Web_Crawler_API/README.md

1.8 KiB

Web Crawler API

The Web Crawler API is a simple API that allows you to crawl websites and store the crawled data in a database. It uses GuzzleHttp to send HTTP requests and parses the HTML content to extract links from web pages. The API is built with Laravel framework.

Features

  • Crawls websites and stores the crawled data in the database.
  • Supports setting the depth of the crawling process.
  • Prevents duplicate URLs from being crawled.
  • Retrieves and saves the HTML content of crawled pages.
  • Extracts valid URLs from the crawled pages.

Prerequisites

  • PHP >= 7.4
  • Composer
  • Laravel framework
  • MongoDB
  • Docker
  • Docker Compose
  • GuzzleHttp
  • MongoDB PHP driver (extension - mongodb.so)
  • jenssegers/mongodb package

Getting Started

  1. Clone the repository:

    git clone https://git.dayanhub.com/kfir/rank_exam
    
    
    

Services

server

Run the server - php artisan serve

MongoDB

Run the server - php artisan serve
run mongo - run docker-compose up -d
migrate - php artisan migrate

Configuration

use .env file to set up the database connection

API Endpoints

GET /api/crawl:

Crawls a website and stores the crawled data in the database.
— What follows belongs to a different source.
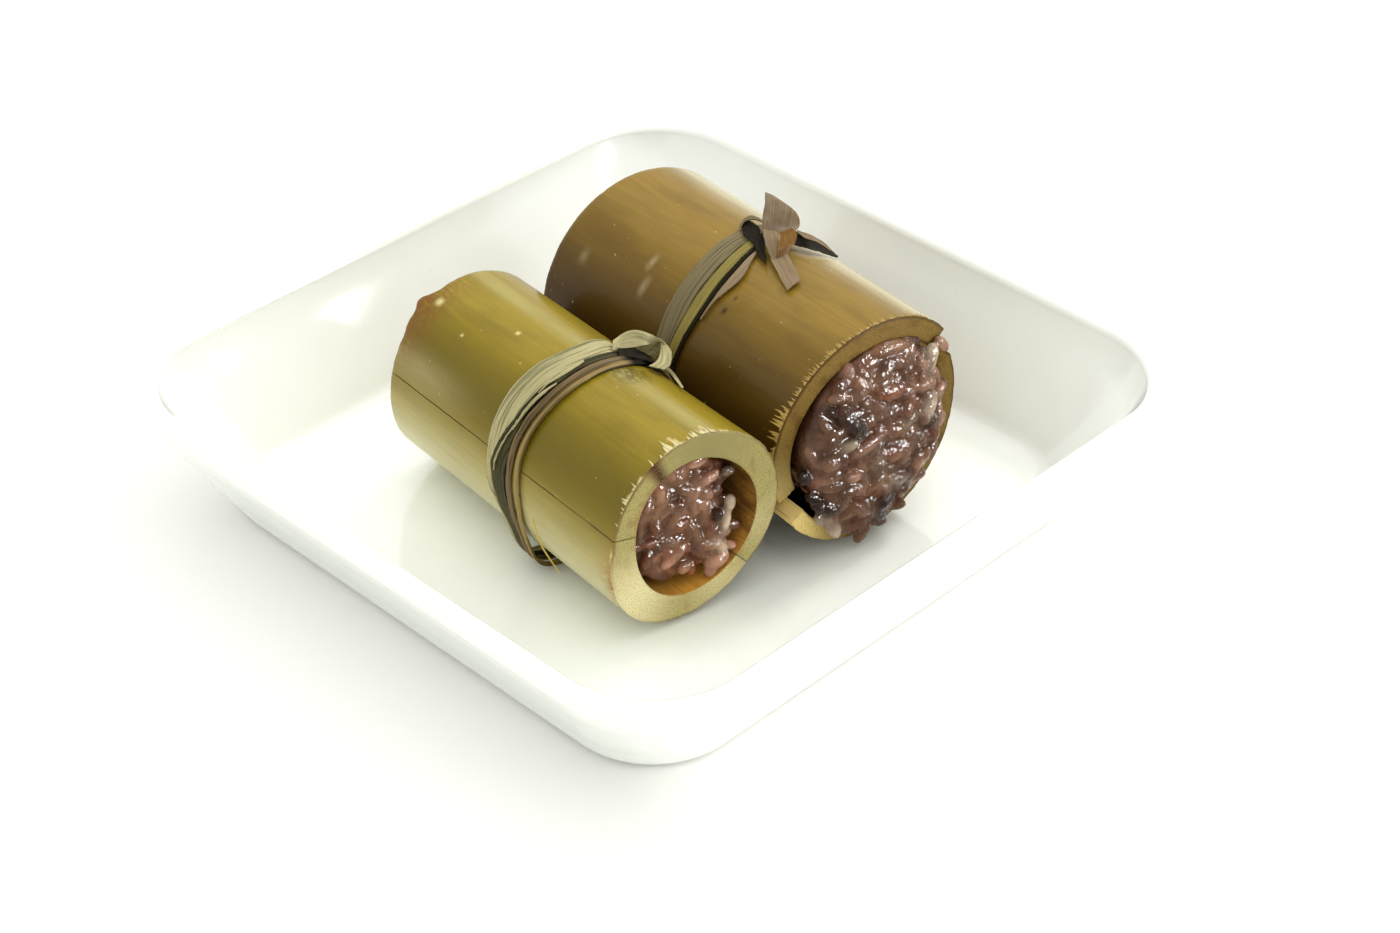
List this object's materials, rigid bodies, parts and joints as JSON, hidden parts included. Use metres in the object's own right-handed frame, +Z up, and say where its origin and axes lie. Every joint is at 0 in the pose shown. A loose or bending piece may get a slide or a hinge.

Required query parameter: url. Optional query parameter: depth (default: 1).
Parameters:
- `url` (required): The URL of the website to crawl.
- `depth` (optional): The depth of the crawling process (default: 0).
- `refresh` (optional): If set to 1, the crawler will refresh the results for an existing URL (default: false).

GET /api:

Retrieves all crawled data from the database.

DELETE /api/crawl/{id}:

Deletes a specific crawled data record from the database.

DELETE /api/crawl:

Deletes all crawled data records from the database.